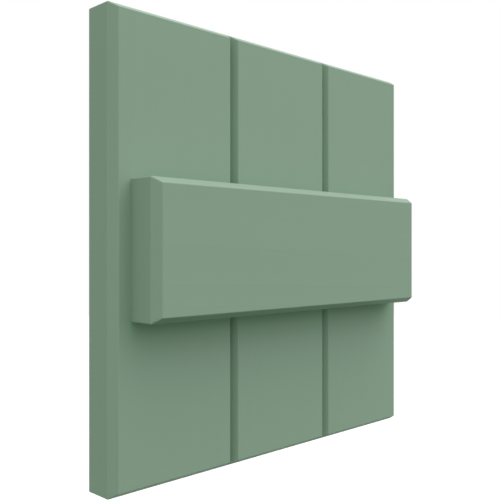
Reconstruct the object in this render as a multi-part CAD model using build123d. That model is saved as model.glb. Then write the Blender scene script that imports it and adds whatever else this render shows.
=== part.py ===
from build123d import *
import os

# A small board and batten window shutter in painted wood.
# Boards with tongue and groove edges stand side by side and meet in V joints. One batten lies across
# their faces, and countersunk wood screws driven from the back hold it.
# Millimetres. +X is to the right seen from the front, +Y goes into the wall and +Z is up.
# The origin is the middle of the back, on the wall.

# Boards, from left to right
board_names = ("left", "middle", "right")
board_width = 101.6          # one board's face, from joint to joint
board_length = 304.8
board_thickness = 26.5

# Batten, centred on the boards
batten_height = 89.0
batten_thickness = 26.5
batten_end_inset = 13.0      # from the panel's edge to the batten's end

# Chamfer round every face, steeper than 45 degrees: one cutter runs round boards and batten alike
chamfer_width = 3.9          # across the face
chamfer_depth = 6.9          # down the edge
eased_radius = 1.0           # sanding that breaks each sharp arris before painting

# Tongue and groove between neighbouring boards
tongue_length = 8.0
tongue_thickness = 7.0
tongue_from_back = 6.5       # wood between the back of the board and the tongue
tongue_nose_radius = 1.5
groove_side_clearance = 0.2  # on each cheek of the tongue
groove_end_clearance = 1.0   # past the tongue's nose
back_joint_gap = 0.5         # the backs stay apart, so that the joint closes at the face

# Holes for countersunk wood screws, driven from the back: an upper and a lower one in each board
screw_head_diameter = 8.4
screw_head_rim = 0.4         # straight edge of the head above its 90 degree cone
screw_shank_diameter = 4.2
screw_core_diameter = 2.8
screw_tip_cover = 8.0        # wood left between the screw's tip and the batten's face
screw_head_recess = 1.0      # the head lies this far below the back of the board
screw_hole_clearance = 0.3   # round the head and the shank
screw_side_offset = 18.0     # from the board's centre line
screw_row_offset = 24.0      # from the batten's centre line

panel_width = board_width * len(board_names)
batten_length = panel_width - 2 * batten_end_inset
groove_depth = tongue_length + groove_end_clearance
groove_width = tongue_thickness + 2 * groove_side_clearance
touching = 0.01              # places closer than this are the same place
screw_length = board_thickness + batten_thickness - screw_head_recess - screw_tip_cover
shank_length = board_thickness - screw_head_recess


def dress_front(piece, outer_sides):
    """Chamfers the front face all round, with mitred corners, and eases the arrises that stay open.

    The front is the face furthest towards -Y. outer_sides are the X places of the ends or edges that no
    neighbour touches, where the upright corners are eased as well.
    """
    front = piece.faces().sort_by(Axis.Y)[0]
    piece = chamfer(front.edges(), length=chamfer_width, length2=chamfer_depth, reference=front)
    chamfer_foot = front.center().Y + chamfer_depth
    arrises = piece.edges().filter_by(lambda edge: edge.center().Y < chamfer_foot + touching)
    for side in outer_sides:
        arrises += piece.edges().filter_by(Axis.Y).filter_by(
            lambda edge: abs(edge.center().X - side) < touching
        )
    return fillet(arrises, radius=eased_radius)


def tongue_section():
    """The tongue seen from above, from the board's edge at x = 0 to its rounded nose."""
    strip = Rectangle(tongue_length, tongue_thickness, align=(Align.MIN, Align.MAX))
    nose = strip.vertices().group_by(Axis.X)[-1]
    return Pos(0, -tongue_from_back) * fillet(nose, radius=tongue_nose_radius)


def groove_section():
    """The groove that takes the tongue, from the board's edge at x = 0 inwards."""
    slot = Rectangle(groove_depth, groove_width, align=(Align.MIN, Align.MAX))
    return Pos(0, -tongue_from_back + groove_side_clearance) * slot


def make_board(index):
    """One board: its section, seen from above, run up to the full length."""
    left_edge = index * board_width - panel_width / 2
    right_edge = left_edge + board_width
    outer_sides = []
    section = Pos(left_edge, 0) * Rectangle(board_width, board_thickness, align=(Align.MIN, Align.MAX))
    if index > 0:
        section -= Pos(left_edge, 0) * groove_section()
    else:
        outer_sides.append(left_edge)
    if index < len(board_names) - 1:
        section -= Pos(right_edge, 0) * Rectangle(back_joint_gap, tongue_from_back, align=Align.MAX)
        section += Pos(right_edge, 0) * tongue_section()
    else:
        outer_sides.append(right_edge)
    return dress_front(extrude(section, board_length / 2, both=True), outer_sides)


def make_batten():
    """The batten, with its back on the faces of the boards."""
    bar = Pos(0, -board_thickness, 0) * Box(
        batten_length, batten_thickness, batten_height, align=(Align.CENTER, Align.MAX, Align.CENTER)
    )
    return dress_front(bar, (-batten_length / 2, batten_length / 2))


def screw_axis(side, row):
    """Turns a screw's own frame, head at the origin and tip down -Z, into the back of the panel."""
    return Pos(side, -screw_head_recess, row) * Rot(-90, 0, 0)


def turned(points):
    """A solid turned about the Z axis from a half outline of (radius, height) points."""
    outline = Polyline(*[(radius, 0, height) for radius, height in points], close=True)
    return revolve(make_face(outline), Axis.Z)


def make_clearance_hole():
    """The hole through the board: a recess over the head, the head's seat and room for the shank."""
    recess_radius = screw_head_diameter / 2 + screw_hole_clearance
    hole_radius = screw_shank_diameter / 2 + screw_hole_clearance
    seat_top = -screw_head_rim
    return turned(
        [
            (0, screw_head_recess),
            (recess_radius, screw_head_recess),
            (recess_radius, seat_top),
            (hole_radius, seat_top - (recess_radius - hole_radius)),
            (hole_radius, -shank_length),
            (0, -shank_length),
        ]
    )


def make_pilot_hole():
    """The blind hole in the batten, as wide as the screw's core and as deep as its tip."""
    return Pos(0, 0, -shank_length) * Cylinder(
        screw_core_diameter / 2,
        screw_length - shank_length,
        align=(Align.CENTER, Align.CENTER, Align.MAX),
    )


parts = {}
batten = make_batten()
for index, name in enumerate(board_names):
    board = make_board(index)
    centre = (index + 0.5) * board_width - panel_width / 2
    for row_side in (1, -1):
        place = screw_axis(centre - row_side * screw_side_offset, row_side * screw_row_offset)
        board -= place * make_clearance_hole()
        batten -= place * make_pilot_hole()
    parts[f"board_{name}"] = board
parts["batten"] = batten

os.makedirs("parts", exist_ok=True)
for name, piece in parts.items():
    export_step(piece, f"parts/{name}.step")
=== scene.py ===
import math

import bmesh
import bpy
from mathutils import Matrix, Vector


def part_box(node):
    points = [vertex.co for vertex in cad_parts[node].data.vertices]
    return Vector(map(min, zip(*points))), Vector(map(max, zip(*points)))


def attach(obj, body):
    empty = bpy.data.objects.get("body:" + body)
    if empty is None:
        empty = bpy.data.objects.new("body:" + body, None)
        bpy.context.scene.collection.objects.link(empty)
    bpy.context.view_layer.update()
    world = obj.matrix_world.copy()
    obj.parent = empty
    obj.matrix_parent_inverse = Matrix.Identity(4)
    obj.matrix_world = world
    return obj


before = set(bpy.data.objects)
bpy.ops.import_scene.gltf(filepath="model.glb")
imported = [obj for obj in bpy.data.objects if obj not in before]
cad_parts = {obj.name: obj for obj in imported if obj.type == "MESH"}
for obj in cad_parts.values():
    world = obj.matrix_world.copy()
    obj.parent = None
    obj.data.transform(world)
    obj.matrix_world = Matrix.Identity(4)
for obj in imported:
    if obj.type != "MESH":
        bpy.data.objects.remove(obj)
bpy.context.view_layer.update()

# Camera
# It stands level with the middle of the shutter, out to the left of its front, and is turned to the right
# to look at it. Its place, its turn and its lens come from the edges of the shutter in the picture.
MM = 0.001
picture_side = 500  # pixels
sensor_width = 36.0  # mm
focal_length_pixels = 715.74
vanishing_centre_pixels = (240.37, 250.27)
camera_place = Vector((-400.3, -388.0, 0.0)) * MM
camera_turn = -44.51  # degrees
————
__What needs to be done__
The lines to be given again exactly are those from the one containing "batten -= place * make_pilot_hole()" up to and including the one containing "if empty is".

__Written reply__
        batten -= place * make_pilot_hole()
    parts[f"board_{name}"] = board
parts["batten"] = batten

os.makedirs("parts", exist_ok=True)
for name, piece in parts.items():
    export_step(piece, f"parts/{name}.step")
=== scene.py ===
import math

import bmesh
import bpy
from mathutils import Matrix, Vector


def part_box(node):
    points = [vertex.co for vertex in cad_parts[node].data.vertices]
    return Vector(map(min, zip(*points))), Vector(map(max, zip(*points)))


def attach(obj, body):
    empty = bpy.data.objects.get("body:" + body)
    if empty is None:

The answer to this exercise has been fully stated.